(Object modeling scripts)
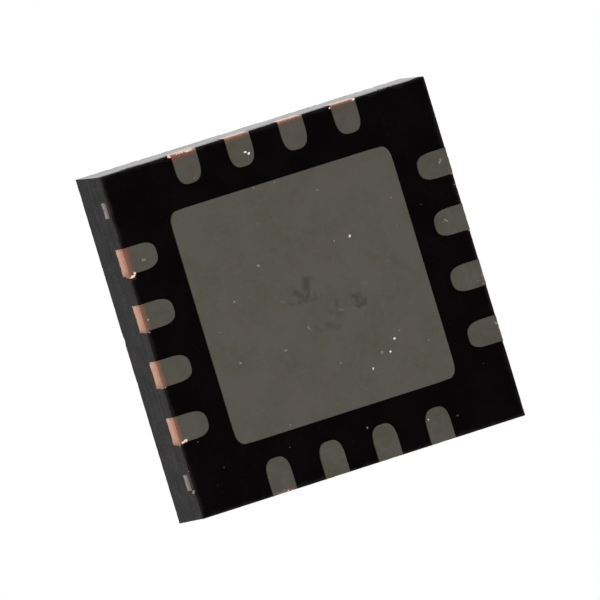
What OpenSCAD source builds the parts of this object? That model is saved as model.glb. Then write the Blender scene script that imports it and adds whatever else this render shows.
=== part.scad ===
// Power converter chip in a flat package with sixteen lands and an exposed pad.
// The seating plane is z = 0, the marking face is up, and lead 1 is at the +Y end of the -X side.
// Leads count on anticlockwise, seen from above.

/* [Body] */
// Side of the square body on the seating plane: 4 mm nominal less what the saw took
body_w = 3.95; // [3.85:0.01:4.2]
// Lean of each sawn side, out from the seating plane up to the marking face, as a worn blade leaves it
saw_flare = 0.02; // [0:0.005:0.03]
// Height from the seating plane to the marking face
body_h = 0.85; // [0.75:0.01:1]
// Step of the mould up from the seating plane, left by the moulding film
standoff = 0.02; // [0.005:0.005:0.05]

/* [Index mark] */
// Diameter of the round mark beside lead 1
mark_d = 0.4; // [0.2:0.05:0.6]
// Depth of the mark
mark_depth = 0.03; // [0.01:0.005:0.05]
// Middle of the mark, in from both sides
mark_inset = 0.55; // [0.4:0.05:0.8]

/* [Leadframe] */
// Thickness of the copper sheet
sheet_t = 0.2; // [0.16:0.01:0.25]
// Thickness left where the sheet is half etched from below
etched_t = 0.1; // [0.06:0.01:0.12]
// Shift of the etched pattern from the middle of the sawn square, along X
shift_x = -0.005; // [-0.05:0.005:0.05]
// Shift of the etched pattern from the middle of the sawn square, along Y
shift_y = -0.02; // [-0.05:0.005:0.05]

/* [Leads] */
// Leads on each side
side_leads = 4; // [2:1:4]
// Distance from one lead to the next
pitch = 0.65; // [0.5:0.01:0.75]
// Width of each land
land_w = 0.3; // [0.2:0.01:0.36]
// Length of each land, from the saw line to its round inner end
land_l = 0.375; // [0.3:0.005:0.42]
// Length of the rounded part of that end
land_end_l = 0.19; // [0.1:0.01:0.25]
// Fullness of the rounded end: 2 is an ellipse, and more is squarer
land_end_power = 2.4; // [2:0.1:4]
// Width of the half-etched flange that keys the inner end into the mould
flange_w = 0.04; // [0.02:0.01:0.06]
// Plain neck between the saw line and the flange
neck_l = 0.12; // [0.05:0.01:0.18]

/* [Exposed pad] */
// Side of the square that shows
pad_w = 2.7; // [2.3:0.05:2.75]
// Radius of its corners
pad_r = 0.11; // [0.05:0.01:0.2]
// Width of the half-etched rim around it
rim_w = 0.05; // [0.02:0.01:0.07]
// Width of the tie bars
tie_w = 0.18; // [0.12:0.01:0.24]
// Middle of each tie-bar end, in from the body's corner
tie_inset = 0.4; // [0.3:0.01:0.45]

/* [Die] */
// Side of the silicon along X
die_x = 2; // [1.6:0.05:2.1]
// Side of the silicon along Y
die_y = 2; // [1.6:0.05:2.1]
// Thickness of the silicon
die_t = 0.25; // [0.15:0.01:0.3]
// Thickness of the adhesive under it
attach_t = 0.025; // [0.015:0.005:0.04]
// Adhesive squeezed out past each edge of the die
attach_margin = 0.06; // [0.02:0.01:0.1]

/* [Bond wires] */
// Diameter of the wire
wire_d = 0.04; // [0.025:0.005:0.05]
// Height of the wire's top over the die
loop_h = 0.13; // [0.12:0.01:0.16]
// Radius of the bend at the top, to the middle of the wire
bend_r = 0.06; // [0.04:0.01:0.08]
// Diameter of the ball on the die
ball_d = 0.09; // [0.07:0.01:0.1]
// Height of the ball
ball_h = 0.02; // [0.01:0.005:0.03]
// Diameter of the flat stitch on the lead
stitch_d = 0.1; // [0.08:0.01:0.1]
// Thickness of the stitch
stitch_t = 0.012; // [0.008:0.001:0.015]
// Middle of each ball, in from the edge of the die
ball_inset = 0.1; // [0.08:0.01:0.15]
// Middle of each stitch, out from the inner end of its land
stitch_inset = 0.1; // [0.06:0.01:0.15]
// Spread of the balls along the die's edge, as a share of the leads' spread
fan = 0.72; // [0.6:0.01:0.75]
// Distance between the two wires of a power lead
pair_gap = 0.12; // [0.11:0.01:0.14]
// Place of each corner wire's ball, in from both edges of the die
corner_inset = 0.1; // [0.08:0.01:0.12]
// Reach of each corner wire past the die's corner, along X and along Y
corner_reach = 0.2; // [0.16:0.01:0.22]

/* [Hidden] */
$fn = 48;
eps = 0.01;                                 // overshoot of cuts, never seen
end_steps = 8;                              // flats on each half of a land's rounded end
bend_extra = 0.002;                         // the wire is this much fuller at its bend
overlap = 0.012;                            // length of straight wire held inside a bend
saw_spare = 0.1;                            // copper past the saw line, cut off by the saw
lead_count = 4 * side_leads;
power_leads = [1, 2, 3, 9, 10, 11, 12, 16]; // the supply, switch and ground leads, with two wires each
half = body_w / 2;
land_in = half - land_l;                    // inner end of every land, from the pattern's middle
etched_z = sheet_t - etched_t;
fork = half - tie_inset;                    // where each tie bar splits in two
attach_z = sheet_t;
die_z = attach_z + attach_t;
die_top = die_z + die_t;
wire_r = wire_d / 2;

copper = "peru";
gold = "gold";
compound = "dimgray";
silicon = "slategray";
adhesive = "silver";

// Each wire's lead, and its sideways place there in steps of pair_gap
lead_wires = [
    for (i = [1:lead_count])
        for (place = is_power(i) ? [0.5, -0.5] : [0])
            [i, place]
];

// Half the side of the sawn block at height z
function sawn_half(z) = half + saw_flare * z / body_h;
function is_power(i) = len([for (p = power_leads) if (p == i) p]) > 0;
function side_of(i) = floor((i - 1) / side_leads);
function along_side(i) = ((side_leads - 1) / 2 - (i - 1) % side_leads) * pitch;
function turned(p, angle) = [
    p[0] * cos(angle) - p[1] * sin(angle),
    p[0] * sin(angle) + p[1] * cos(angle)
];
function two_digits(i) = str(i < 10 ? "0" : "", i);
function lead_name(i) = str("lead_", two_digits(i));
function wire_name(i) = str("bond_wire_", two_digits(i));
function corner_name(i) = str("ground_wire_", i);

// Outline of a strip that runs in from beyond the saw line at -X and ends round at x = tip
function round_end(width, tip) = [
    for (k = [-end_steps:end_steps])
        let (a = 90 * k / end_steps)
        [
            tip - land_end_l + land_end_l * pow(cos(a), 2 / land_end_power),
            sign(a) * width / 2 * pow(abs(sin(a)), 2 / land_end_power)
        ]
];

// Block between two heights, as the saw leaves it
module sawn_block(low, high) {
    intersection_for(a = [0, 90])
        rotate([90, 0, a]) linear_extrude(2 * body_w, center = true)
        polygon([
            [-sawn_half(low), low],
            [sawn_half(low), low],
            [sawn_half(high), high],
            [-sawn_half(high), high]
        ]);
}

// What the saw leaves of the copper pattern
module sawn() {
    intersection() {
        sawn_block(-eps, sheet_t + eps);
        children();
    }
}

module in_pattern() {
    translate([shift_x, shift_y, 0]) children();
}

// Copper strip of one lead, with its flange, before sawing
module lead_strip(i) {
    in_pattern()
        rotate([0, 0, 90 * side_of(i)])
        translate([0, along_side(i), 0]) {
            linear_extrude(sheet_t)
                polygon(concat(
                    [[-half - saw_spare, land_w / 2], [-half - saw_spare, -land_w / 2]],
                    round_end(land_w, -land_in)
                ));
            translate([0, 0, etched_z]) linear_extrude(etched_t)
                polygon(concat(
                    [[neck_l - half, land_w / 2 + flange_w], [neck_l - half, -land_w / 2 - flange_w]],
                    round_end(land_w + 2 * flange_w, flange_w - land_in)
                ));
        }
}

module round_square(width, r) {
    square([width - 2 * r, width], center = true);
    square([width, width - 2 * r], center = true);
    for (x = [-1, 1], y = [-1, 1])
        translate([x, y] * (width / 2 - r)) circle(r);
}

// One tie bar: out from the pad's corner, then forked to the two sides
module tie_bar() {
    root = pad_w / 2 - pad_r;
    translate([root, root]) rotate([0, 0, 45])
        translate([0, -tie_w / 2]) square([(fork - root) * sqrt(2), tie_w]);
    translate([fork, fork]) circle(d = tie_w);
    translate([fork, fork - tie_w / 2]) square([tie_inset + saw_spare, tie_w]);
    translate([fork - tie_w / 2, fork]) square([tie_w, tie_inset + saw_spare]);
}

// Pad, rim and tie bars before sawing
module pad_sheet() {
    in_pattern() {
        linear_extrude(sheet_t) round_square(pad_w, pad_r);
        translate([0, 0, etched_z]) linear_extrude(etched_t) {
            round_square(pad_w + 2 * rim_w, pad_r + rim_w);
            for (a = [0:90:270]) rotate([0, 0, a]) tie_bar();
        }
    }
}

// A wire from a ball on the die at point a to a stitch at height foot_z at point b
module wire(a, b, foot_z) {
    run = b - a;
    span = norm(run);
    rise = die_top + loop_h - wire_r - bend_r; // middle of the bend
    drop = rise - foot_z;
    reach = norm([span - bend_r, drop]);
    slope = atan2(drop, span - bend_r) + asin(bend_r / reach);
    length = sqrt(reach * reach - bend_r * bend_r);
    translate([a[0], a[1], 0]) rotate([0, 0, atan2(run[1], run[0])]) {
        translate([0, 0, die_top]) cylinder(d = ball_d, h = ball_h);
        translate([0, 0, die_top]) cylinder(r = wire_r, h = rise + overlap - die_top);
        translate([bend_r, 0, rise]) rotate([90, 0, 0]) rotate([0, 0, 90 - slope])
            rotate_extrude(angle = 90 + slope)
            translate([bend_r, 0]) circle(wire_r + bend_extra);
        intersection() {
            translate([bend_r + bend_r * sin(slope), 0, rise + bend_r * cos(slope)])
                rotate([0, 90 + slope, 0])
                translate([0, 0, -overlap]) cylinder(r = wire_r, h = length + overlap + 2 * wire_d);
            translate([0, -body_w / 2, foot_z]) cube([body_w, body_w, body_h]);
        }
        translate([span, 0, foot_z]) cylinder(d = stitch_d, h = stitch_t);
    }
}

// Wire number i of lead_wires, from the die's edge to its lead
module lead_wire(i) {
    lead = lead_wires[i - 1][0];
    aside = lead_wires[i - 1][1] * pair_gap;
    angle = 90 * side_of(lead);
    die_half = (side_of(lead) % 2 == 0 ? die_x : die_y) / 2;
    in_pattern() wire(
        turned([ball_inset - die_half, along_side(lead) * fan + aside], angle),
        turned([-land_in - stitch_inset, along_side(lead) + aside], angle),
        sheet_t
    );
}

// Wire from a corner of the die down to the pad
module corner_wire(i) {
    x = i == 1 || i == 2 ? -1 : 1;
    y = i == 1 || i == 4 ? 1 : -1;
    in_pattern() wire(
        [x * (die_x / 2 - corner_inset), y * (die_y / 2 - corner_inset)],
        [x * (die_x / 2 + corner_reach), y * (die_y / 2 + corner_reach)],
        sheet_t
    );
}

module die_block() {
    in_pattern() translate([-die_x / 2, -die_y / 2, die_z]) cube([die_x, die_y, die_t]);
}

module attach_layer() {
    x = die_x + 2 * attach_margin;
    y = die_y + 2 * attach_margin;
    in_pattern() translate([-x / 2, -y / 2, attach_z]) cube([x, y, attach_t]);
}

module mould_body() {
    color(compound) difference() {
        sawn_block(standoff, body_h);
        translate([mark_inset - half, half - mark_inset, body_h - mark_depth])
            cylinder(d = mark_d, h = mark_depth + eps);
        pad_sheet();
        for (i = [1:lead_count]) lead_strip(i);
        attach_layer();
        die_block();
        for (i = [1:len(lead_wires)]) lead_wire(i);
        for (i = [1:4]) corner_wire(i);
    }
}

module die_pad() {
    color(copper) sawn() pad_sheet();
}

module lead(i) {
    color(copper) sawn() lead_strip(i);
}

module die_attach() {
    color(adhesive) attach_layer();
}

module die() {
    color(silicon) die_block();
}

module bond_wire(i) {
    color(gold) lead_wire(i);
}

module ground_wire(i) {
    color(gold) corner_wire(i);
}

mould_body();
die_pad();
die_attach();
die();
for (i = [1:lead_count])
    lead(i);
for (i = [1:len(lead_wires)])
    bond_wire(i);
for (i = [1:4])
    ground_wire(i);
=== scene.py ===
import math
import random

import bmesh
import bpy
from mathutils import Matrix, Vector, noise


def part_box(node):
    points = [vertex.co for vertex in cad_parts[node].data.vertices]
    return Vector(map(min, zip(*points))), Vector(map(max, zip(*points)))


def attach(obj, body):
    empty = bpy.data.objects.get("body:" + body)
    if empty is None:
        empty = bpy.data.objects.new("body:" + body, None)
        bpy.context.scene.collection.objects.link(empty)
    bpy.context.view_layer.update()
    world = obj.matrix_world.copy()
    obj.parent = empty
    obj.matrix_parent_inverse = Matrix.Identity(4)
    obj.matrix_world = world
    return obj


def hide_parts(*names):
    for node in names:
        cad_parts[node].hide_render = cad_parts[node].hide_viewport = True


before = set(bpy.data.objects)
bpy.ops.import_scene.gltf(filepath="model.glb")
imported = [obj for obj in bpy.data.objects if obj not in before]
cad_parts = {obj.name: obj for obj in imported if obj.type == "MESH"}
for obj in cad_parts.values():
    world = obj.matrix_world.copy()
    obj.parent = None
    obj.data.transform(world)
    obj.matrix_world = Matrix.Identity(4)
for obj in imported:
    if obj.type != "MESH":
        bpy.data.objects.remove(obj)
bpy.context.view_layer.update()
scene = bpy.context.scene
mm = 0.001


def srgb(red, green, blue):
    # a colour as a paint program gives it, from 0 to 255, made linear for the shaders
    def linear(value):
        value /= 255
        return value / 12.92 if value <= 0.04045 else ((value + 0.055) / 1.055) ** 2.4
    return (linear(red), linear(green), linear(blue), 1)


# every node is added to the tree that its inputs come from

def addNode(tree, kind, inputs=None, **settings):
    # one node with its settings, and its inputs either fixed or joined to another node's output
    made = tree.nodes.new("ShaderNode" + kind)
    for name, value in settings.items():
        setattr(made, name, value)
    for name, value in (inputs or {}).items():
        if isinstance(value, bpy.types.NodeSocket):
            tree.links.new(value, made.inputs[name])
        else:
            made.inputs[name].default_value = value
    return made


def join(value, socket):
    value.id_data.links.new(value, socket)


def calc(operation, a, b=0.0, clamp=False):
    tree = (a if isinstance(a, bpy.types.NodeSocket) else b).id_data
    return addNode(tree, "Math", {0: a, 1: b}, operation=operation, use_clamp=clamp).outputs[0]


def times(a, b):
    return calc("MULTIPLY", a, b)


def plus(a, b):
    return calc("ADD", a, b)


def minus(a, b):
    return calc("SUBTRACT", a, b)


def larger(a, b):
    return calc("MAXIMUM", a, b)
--
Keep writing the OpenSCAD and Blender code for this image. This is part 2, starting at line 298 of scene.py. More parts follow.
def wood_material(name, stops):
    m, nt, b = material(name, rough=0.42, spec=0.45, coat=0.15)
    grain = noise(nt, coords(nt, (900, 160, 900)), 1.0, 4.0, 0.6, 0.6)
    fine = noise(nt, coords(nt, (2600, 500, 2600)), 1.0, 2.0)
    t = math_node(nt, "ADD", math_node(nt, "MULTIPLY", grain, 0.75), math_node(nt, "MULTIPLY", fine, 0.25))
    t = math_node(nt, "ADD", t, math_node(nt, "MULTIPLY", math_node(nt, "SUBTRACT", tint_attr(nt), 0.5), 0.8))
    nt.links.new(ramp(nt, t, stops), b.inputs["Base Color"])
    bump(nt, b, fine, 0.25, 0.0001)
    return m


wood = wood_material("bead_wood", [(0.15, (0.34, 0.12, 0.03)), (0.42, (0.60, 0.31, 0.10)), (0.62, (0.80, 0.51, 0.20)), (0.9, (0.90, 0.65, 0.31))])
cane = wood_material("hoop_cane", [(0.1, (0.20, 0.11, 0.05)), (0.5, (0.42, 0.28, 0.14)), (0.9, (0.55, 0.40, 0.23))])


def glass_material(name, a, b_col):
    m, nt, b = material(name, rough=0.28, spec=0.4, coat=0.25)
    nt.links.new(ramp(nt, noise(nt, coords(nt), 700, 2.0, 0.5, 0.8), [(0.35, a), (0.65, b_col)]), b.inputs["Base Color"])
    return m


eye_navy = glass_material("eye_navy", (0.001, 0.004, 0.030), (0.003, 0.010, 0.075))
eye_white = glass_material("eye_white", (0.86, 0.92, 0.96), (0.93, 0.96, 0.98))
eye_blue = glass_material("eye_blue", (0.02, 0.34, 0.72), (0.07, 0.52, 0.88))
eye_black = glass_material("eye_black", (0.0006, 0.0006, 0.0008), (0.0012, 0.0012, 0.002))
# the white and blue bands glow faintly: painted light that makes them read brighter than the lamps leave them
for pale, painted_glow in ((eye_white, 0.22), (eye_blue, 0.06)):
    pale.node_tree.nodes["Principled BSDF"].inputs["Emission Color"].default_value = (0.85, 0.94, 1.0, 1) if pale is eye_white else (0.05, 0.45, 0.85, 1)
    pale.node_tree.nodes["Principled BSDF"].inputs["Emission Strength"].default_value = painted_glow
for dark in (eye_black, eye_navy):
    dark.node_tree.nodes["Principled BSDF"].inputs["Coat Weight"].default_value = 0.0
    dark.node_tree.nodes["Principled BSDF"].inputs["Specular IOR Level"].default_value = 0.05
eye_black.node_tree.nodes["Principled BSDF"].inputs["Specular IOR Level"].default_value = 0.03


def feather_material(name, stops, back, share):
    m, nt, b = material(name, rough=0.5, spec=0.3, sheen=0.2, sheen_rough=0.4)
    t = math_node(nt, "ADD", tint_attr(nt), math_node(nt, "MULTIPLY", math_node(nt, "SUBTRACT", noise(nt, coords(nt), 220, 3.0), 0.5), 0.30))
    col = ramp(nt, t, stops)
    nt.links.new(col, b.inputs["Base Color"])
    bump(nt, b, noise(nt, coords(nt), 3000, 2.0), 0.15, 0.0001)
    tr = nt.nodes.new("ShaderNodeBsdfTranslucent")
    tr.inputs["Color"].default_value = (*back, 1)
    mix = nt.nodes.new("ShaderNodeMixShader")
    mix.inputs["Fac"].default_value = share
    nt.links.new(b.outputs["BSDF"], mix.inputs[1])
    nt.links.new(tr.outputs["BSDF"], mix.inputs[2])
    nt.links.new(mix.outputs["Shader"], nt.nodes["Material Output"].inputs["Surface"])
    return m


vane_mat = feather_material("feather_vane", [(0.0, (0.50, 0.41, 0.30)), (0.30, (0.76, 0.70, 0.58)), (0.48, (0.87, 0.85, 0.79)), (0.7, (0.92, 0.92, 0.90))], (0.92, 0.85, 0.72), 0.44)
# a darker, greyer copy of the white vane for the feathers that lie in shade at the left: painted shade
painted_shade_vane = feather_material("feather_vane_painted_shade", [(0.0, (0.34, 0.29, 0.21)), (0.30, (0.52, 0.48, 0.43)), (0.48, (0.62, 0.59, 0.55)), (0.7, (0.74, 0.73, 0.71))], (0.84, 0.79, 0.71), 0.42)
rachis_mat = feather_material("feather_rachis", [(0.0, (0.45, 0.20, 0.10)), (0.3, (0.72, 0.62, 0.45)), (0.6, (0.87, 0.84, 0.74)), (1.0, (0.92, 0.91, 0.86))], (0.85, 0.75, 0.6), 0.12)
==
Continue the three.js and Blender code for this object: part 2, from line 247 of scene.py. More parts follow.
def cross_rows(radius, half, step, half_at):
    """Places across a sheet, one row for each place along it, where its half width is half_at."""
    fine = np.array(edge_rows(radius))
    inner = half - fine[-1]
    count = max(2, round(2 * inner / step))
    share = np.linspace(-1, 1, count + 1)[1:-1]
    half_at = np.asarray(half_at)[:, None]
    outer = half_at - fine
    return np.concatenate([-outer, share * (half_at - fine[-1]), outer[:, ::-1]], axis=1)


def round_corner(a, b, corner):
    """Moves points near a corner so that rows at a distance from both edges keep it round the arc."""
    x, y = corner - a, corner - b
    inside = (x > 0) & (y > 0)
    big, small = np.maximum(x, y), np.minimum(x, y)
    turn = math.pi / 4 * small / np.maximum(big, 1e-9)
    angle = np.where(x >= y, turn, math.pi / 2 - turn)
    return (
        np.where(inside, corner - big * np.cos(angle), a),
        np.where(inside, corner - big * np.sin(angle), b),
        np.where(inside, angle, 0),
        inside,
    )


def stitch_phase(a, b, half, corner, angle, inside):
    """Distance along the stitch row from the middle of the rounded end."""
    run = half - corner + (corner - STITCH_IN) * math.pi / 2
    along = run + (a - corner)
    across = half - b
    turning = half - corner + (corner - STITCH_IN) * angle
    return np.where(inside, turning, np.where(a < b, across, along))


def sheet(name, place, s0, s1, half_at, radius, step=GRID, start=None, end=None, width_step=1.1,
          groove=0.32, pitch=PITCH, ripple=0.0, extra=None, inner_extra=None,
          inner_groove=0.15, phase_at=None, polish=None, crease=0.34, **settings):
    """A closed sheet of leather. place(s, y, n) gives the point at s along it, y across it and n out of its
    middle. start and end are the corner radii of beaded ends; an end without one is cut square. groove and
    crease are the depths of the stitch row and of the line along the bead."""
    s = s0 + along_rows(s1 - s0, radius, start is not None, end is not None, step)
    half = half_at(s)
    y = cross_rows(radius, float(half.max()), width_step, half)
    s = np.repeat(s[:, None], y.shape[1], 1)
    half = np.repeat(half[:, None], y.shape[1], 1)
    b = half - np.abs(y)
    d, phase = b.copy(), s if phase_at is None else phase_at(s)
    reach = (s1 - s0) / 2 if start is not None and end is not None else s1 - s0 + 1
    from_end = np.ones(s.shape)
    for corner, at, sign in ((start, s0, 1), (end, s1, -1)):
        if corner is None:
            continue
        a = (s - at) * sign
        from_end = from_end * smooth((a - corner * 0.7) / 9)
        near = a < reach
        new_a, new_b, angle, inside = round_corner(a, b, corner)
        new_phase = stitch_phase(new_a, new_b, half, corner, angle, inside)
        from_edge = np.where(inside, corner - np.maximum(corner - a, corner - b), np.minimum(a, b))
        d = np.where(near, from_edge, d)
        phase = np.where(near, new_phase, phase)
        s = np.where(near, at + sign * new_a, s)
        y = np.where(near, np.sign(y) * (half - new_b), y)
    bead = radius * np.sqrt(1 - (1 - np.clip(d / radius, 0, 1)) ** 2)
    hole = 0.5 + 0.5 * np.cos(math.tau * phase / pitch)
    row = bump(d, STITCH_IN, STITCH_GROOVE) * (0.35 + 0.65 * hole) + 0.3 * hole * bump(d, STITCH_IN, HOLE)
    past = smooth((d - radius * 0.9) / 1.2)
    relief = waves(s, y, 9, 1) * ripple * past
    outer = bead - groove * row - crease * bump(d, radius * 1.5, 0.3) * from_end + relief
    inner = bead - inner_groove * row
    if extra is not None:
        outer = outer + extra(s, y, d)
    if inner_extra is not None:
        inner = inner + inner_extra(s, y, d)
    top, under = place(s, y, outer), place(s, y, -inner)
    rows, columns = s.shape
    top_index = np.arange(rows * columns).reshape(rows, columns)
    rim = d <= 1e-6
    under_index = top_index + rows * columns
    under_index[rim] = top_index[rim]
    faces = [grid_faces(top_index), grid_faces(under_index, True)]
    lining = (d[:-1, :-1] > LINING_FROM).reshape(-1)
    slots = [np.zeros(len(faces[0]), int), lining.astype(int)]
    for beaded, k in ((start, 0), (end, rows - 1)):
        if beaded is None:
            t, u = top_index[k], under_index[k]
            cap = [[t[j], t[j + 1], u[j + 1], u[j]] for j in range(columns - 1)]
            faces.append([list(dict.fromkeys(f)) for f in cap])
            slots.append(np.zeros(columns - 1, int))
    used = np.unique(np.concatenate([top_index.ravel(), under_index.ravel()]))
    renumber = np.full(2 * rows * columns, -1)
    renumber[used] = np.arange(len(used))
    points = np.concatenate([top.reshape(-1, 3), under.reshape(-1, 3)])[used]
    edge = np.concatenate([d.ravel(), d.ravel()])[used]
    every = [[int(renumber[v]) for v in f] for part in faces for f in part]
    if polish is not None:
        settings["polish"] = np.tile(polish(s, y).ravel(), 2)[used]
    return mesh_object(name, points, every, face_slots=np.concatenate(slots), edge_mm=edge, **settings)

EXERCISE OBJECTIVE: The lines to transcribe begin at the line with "mould_body();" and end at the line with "cad_parts[node].hide_render = cad_parts[node].hide_viewport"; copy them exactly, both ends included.

TASK RESULT:
mould_body();
die_pad();
die_attach();
die();
for (i = [1:lead_count])
    lead(i);
for (i = [1:len(lead_wires)])
    bond_wire(i);
for (i = [1:4])
    ground_wire(i);
=== scene.py ===
import math
import random

import bmesh
import bpy
from mathutils import Matrix, Vector, noise


def part_box(node):
    points = [vertex.co for vertex in cad_parts[node].data.vertices]
    return Vector(map(min, zip(*points))), Vector(map(max, zip(*points)))


def attach(obj, body):
    empty = bpy.data.objects.get("body:" + body)
    if empty is None:
        empty = bpy.data.objects.new("body:" + body, None)
        bpy.context.scene.collection.objects.link(empty)
    bpy.context.view_layer.update()
    world = obj.matrix_world.copy()
    obj.parent = empty
    obj.matrix_parent_inverse = Matrix.Identity(4)
    obj.matrix_world = world
    return obj


def hide_parts(*names):
    for node in names:
        cad_parts[node].hide_render = cad_parts[node].hide_viewport = True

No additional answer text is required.